When we don’t know why
What factors influence the difficulty in determining causality?
Firstly, the time scale over which one is examining the relationships between the variables. Some may think that the short-term is easier to handle. There are fewer events, fewer interactions between nodes to incorporate into the analysis. It is easier to explain why a particular shot went in than it is to explain why your Sunday league striker scored 14 goals this season. But this might not be true in all circumstances. Think of financial markets – it’s probably more obvious why the share price of Facebook has risen over the last 10 years than why it went up yesterday or last week.

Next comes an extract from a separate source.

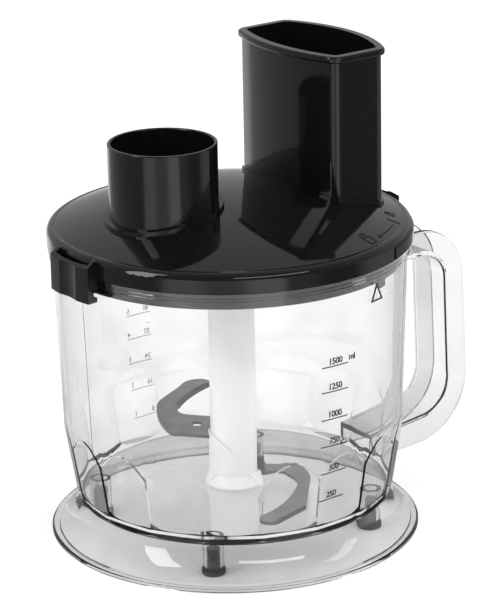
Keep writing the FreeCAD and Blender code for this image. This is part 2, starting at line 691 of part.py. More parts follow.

Next up is scale. What we really mean here is the number of interacting nodes (and the number of interactions). Is it the case that scale leads to complexity? Is it easier to predict the weight of your mate Ben, whose waistline has been slowly but steadily expanding over the last 5 years, than the average weight of the population of the UK over the next year? Surely the latter is just an accumulation of the exact same analysis applied to the former? What about in a domain with many interactions between members of the network, like financial markets. Is it harder to predict the price of BT or a global ETF? It’s not immediately obvious. The price BT surely has fewer determinants but is probably more sensitive to random events. If the global population continues to grow, productivity continues to improve, GDP continues to grow, etc. it’s hard not to see a global ETF increasing in price. The same cannot be said of BT.
In complex environments it may not be possible to construct an accurate map of most of the causal relationships. We are never going to be able to understand how the FTSE 100 price is determined. But can we know enough to be useful? Can we at least identify the major causal factors? Maybe. If not, we will have to rely on statistics, which can get very messy very quickly and, as always, we are likely to be fooled by the conclusions extracted from data-mining-type techniques conducted in these highly complex environments.
The alternative? Simply not engaging in any attempt at inference of this form in these domains. Until a robust framework of causation becomes mainstream and widely-accepted, maybe the best way to avoid getting burnt is to simply pick up your ball and go home.